Naoshima, ‘the art island’, is an extraordinary concept which focuses on ‘the coexistence of nature, architecture and art’, located on a hilltop in the southern part of Naoshima Island. All the buildings and some interiors designed by revered architect, Tadao Ando, who was involved in creating facilities in the natural surroundings of Naoshima.
Ando’s buildings are designed with an emphasis on ‘activating and inheriting’ the beautiful landscape of the Seto Inland Sea.
It seems to work.
The museum houses a permanent collection of works by Monet, a site specific space containing 27wooden sculptures applied with gold leaf by Walter De Maria, and three light installations by James Turrell.
The museum is undoubtedly stunning, but a slight aura of intimidation is uncomfortable and seems quite unnecessary. The young female white-coated museum staff resemble assistants in a Swiss tuberculosis clinic, and follow visitors around making sure none of the numerous, signposted rules are disobeyed. They take their jobs seriously to the point of ‘Moonie-like’ devotion.
The ‘no-no’ rules include not touching the displays (fair enough), no photography, eating, drinking or use of cell phones, no pens, no bags or personal effects and ‘any other instructions provided by staff’. Visitors are also asked to speak in hushed tones ‘to maintain a quiet environment’. Far too stressful for TheEye‘s pleasure..
A guarded gate before you even get to the entrance of the museum building is the point where photography is forbidden.
One nice ‘human’ touch is the water lily pond outside which compliment’s Monet’s paintings, and yes, you ARE allowed to take photos.

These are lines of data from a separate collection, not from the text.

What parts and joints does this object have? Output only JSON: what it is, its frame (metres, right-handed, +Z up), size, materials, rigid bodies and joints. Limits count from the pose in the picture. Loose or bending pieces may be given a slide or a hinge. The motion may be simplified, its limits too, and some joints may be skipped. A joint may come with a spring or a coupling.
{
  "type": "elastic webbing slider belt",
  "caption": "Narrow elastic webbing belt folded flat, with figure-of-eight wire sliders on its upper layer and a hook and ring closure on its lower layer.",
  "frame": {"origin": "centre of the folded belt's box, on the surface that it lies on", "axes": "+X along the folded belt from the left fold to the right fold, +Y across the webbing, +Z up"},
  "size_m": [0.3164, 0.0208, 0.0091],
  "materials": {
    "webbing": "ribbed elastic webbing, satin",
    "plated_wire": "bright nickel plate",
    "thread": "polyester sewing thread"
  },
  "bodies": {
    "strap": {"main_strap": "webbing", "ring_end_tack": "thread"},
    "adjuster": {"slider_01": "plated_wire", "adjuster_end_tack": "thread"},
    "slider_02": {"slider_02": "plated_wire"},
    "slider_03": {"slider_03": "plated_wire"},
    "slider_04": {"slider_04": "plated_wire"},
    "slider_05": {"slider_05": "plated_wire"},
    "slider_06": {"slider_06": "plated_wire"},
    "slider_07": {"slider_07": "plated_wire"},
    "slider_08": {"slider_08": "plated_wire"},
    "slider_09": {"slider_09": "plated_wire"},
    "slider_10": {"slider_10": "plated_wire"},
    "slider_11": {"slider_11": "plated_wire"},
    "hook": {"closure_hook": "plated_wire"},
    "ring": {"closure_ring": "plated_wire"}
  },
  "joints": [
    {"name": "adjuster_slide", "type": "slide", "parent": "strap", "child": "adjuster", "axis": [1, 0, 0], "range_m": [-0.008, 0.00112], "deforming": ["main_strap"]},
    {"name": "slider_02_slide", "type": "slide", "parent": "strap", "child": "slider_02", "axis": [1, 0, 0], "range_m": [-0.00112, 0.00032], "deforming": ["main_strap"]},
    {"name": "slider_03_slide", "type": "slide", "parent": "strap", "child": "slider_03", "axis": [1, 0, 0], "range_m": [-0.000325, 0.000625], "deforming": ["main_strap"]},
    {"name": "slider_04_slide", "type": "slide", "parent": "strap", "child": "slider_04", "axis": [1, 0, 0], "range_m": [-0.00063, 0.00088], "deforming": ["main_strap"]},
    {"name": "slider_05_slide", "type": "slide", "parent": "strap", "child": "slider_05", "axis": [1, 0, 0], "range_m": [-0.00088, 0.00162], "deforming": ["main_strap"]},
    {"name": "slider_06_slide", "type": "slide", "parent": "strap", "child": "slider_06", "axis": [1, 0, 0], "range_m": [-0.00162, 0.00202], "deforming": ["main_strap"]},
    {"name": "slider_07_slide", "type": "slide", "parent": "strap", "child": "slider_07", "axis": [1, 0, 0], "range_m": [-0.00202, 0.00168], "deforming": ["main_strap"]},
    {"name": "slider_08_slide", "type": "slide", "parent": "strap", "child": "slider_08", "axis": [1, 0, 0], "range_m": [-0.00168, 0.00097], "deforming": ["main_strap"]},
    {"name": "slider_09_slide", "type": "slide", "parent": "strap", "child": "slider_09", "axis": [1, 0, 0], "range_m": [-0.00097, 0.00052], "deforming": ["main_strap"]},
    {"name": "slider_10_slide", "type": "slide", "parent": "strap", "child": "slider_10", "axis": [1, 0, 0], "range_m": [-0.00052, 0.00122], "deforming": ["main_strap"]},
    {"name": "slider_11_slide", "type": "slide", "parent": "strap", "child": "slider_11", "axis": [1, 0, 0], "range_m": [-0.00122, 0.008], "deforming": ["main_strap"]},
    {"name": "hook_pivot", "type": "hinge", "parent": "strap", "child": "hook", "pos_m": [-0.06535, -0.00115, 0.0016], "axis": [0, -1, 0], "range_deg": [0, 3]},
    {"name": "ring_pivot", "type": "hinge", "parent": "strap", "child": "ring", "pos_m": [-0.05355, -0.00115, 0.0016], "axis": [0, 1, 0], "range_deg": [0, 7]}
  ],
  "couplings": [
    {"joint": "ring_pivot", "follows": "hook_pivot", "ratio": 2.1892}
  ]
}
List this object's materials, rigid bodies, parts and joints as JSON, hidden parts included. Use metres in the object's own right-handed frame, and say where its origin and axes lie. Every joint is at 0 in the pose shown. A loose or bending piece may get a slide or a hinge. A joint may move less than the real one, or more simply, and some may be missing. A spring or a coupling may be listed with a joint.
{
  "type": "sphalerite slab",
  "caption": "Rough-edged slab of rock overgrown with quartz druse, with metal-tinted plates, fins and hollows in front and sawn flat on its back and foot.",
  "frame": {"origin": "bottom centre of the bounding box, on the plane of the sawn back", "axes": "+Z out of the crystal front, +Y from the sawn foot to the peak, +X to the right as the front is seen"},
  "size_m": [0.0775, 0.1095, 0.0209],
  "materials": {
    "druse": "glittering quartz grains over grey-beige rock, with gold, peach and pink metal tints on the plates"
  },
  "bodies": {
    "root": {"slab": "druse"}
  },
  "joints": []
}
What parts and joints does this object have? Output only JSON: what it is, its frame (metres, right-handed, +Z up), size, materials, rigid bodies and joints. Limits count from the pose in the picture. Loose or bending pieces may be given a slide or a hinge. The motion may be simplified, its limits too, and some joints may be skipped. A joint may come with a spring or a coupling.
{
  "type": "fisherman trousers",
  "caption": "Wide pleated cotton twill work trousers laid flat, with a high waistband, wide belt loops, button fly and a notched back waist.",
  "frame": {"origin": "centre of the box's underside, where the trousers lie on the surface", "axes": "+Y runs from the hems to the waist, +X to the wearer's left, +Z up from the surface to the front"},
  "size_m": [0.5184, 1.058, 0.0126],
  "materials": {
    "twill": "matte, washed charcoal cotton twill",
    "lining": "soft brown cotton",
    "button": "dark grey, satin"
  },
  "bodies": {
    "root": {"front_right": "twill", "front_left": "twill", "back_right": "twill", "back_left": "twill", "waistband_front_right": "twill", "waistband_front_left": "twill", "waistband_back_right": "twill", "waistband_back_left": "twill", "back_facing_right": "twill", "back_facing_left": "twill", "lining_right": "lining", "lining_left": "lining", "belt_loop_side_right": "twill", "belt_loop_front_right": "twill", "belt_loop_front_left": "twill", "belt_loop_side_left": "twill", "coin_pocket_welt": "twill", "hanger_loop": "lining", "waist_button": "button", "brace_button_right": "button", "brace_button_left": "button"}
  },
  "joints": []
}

Tadao Ando is Japan’s most famous living architect. Visiting Naoshima and his buildings is an almost religious pilgrimage for architects, art lovers and students. Even making the journey which involves at least two trains, bus and ferry is a bit like the trek to Mecca.
LEE UFAN MUSEUM
The building and landscaping in a valley surrounded by sea and mountains is sublime. TheEye was less moved by Lee Ufan‘s art which seems to owe quite a lot to artists such as Carl Andre, Richard Serra to name but two and strange the entire museum is devoted to him – must be a good reason?
BENESSE HOUSE is both a museum and a hotel with about six rooms.
The exhibits on display in the museum from a permanent collection – mainly from the ’70s – many artists that featured in the collection of Doris and Charles Saatchi in the good old days, seeing them felt like a blast from the past for TheEye, who worked for them in the mid ’80s when the gallery in Boundary Road first opened.
Jonathan Borofsky, Jennifer Bartlett, George Segal, Andy Warhol, alongside Hockney, Richard Long, Hiroshi Sugimoto and many others. It had a rather déjà-vu feeling.
One of the privileges of staying in the Museum is being able to wander around until 11 pm unattended.
Another Benesse House hotel, Oval , has six rooms grouped around a central shallow pool over a rock surface, entirely open to the elements and it’s stunning, particularly at night. The disadvantage of staying at Oval is the inconvenience of only gaining access via a mono rail for which only residents are allowed a key.
In keeping with the overtly ‘rules and regulations to be observed at all times’ policy, those staying in the museum are allowed the key and can visit on Thursday, Friday and Saturday evenings between 9 and 11 pm. We did. Well worth it.
BEACH HOUSE is the largest and probably most relaxed of the hotels overlooking the sea and landscaped gardens, many brightly coloured Niki de Saint Phalle sculptures.
The iconic PUMPKIN is strategically positioned on a pier as a symbol to those approaching that Naoshima truly is an ‘art island’.
The Art House project was the most interesting of all for TheEye.
In Naoshima’s Honmura district, which holds a central political and religious role on the island from ‘Warring States Period’ to present times, houses built over 400 years ago were restored and transformed by artists into works of art. Such an imaginative idea.
Minamidera, named after a temple that once existed on the site has been re-constructed by Tadao Ando to house a ‘light experience’ by James Turrell. Visitors are led through a pitch black corridor into another space of complete darkness and after waiting patiently for nearly ten minutes light begins to emerge. It’s surreal.
HAISHA was once the home of a local dentist.
Artist Shiro Otake has turned it into a magical, mad fantasy house using re-cycled materials.
Resembling ‘the house that Jack built’, it was the most creative artwork TheEye has seen in a very long time and she would love Mr. Otake to design something as deliciously ramshackle and surprising for her to call home. Sadly the well ordered Mr Eye does not share her enthusiasm.
Naoshima is a great experience and great achievement. Art, architecture, landscape and nature in perfect harmony.
Back to TOKYO which took most of the day, but so much to reflect on….and YES even a glimpse of Mount Fuji as our express train roared along.